Ermutigt sehen sich die Arbeitnehmervertreter durch den Vertrauensgewinn in Politik und Bevölkerung. Wurden sie noch zu Beginn des Jahrtausends allseits als rückwärtsgewandte Betonköpfe hingestellt, gelten sie heute als unentbehrlich. So zeigt eine Allensbach-Umfrage, dass 41 Prozent der Bürger eine gute Meinung von den Gewerkschaften haben – neun Jahre zuvor waren es 23 Prozent. Andere Erhebungen fallen sogar noch positiver aus.

Dieser Trend spiegelt sich in den Mitgliederzahlen. Die IG Metall hat erstmals seit zwei Jahrzehnten wieder einen absoluten Zuwachs erreicht. Solidarität – auch diese Botschaft sendet der 1. Mai aus – ist nicht völlig aus der Mode gekommen. Vor allem junge Beschäftigte lassen sich wieder für die gemeinsame Sache einspannen, wenn man sie nur zeitgemäß anspricht.

Großer Einfluss auf Merkels Politik

Selbst der Einfluss auf die Regierenden ist unverkennbar: Merkels Politik wird immer sozialdemokratischer, weil Sommer, Huber, Bsirske & Co. mit ihren Forderungen in der Bevölkerung zunehmenden Anklang finden.
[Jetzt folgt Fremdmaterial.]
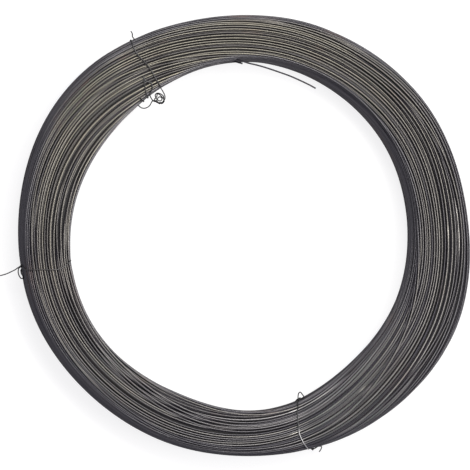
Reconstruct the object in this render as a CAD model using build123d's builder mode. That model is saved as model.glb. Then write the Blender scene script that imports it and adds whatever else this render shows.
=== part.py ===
from build123d import *
from math import cos, degrees, pi, radians, sin, sqrt, tan
import os

os.makedirs("parts", exist_ok=True)

# A coil of black annealed wire lying flat: a fat ring of many turns, bound in three places.
# The ring's axis is Z, its middle height is z = 0. X is to the right and Y away from the viewer,
# who looks down on the coil.

# The wire and the bundle its turns make, whose width is the mean one
wire_diameter = 1.6
bore_radius = 179.0
bundle_width = 54.5
coil_height = 50.0
shoulder_radius = 11.0

# The outside is a loose oval that lies off the eye's centre: angles are those of its bulges
outside_shift = 3.8
outside_shift_angle = 21.0
outside_oval = 5.1
outside_oval_angle = -12.5

# Sections drawn round the ring, and the stock left where a wall or foot is cut true after them
ring_sections = 24
cut_stock = 0.4

# Ridges on both ends, where the turns show: crests stand on the outline, grooves lie below it.
# The middle crest is a flat land, which stands proud of the ties at the lower end.
grooves_per_end = 10
groove_depth = 2.0
land_width = 4.0
lower_land_stand = 1.3

# The free end of the wire, which springs from the bore's upper shoulder into the eye
free_end_root_angle = 96.0
free_end_tip_angle = 63.7
free_end_reach = 6.0
free_end_lift = 4.0
free_end_root_depth = 1.4
free_end_root_turn = 30.0
free_end_sides = 6
free_end_bends = 6

# The tie wires, and the notches that take them in the bore wall and the lower land
tie_diameter = 0.9
tie_gap = 0.1
tie_sides = 6
notch_depth = 1.6
notch_width = 3.0
second_strand_offset = 8.0
upper_left_angle = 119.2
left_angle = 188.9
bottom_angle = 287.2

# The twist that closes each tie: its two ends wound round one another, bend by bend
twist_lead = 5.0
bends_per_turn = 7
twist_bends = 10
twist_standoff = 4.5

half_height = coil_height / 2
shoulder_length = shoulder_radius * pi / 2
foot_level = -half_height - lower_land_stand


def width_at(angle):
    """The bundle's width at an angle round the ring."""
    width = bundle_width + outside_shift * cos(radians(angle - outside_shift_angle))
    return width + outside_oval * cos(2 * radians(angle - outside_oval_angle))


def end_length(width):
    """The length of an end's outline from wall to wall, over both shoulders."""
    return 2 * shoulder_length + width - 2 * shoulder_radius


def end_point(width, distance, depth):
    """A point below the upper end's outline, measured along it from the bore wall."""
    level = half_height - shoulder_radius
    radius = shoulder_radius - depth
    if distance < shoulder_length:
        turn = distance / shoulder_radius
        centre = bore_radius + shoulder_radius
        return (centre - radius * cos(turn), level + radius * sin(turn))
    if distance > end_length(width) - shoulder_length:
        turn = (end_length(width) - distance) / shoulder_radius
        centre = bore_radius + width - shoulder_radius
        return (centre + radius * cos(turn), level + radius * sin(turn))
    return (bore_radius + shoulder_radius + distance - shoulder_length, half_height - depth)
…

Dass die Union jetzt einen allgemeinen Mindestlohn auf den Weg bringen will, geht vor allem auf den Einsatz der Gewerkschaften zurück. Den nötigen Respekt haben sie sich ausgerechnet mit einem besonnenen und kooperativen Handeln in der Wirtschaftskrise verschafft. Nun aber fürchten die Arbeitgeber, dass die Arbeitnehmervertreter den Konsens zunichtemachen und das sogenannte deutsche Beschäftigungswunder gefährden könnten.

So tritt das Dilemma der Gewerkschaften immer offener zu Tage: Einerseits sind sie aufgrund der klugen Betriebspolitik mitverantwortlich für die Spitzenstellung der Industrie – andererseits können sie der Atomisierung des Arbeitsmarktes mit immer mehr Leiharbeit und Werkverträgen, mit Minijobs und befristeter Beschäftigung, mit Scheinselbstständigkeit und willkürlichen Arbeitszeitmodellen wenig entgegensetzen. Wo sie nichts zu melden haben, dreht sich die Lohnspirale nach unten.

Der Preis des Erfolgs

Das ganze Tarifsystem steht auf dem Spiel – ist das der unvermeidliche Preis des Erfolgs? Plötzlich sehen sich die Gewerkschaften unter Druck, das Ruder mit Macht herumzureißen. Die Ära der Deregulierung sei zu Ende, verkündet DGB-Chef Michael Sommer. Wenn er sich da mal nicht täuscht. Es ist zum Beispiel kaum vorstellbar, dass der radikale Abbau der Arbeitnehmerstandards in Südeuropa ohne Auswirkungen auf andere EU-Staaten bleibt. Den Gewerkschaften gelingt in ihrem nationalstaatlichen Denken weder eine grenzübergreifende Zusammenarbeit noch eine Mobilisierung für die Anliegen der Südeuropäer.

Wie leicht haben es dagegen die populistischen Parteien, die überall in Europa die Massen anlocken. So schlicht können die Gewerkschaften nicht agieren. Um für alle Arbeitnehmer die Dinge zum Guten zu wenden, braucht es viel mehr als vollmundige Reden auf den 1.-Mai-Kundgebungen.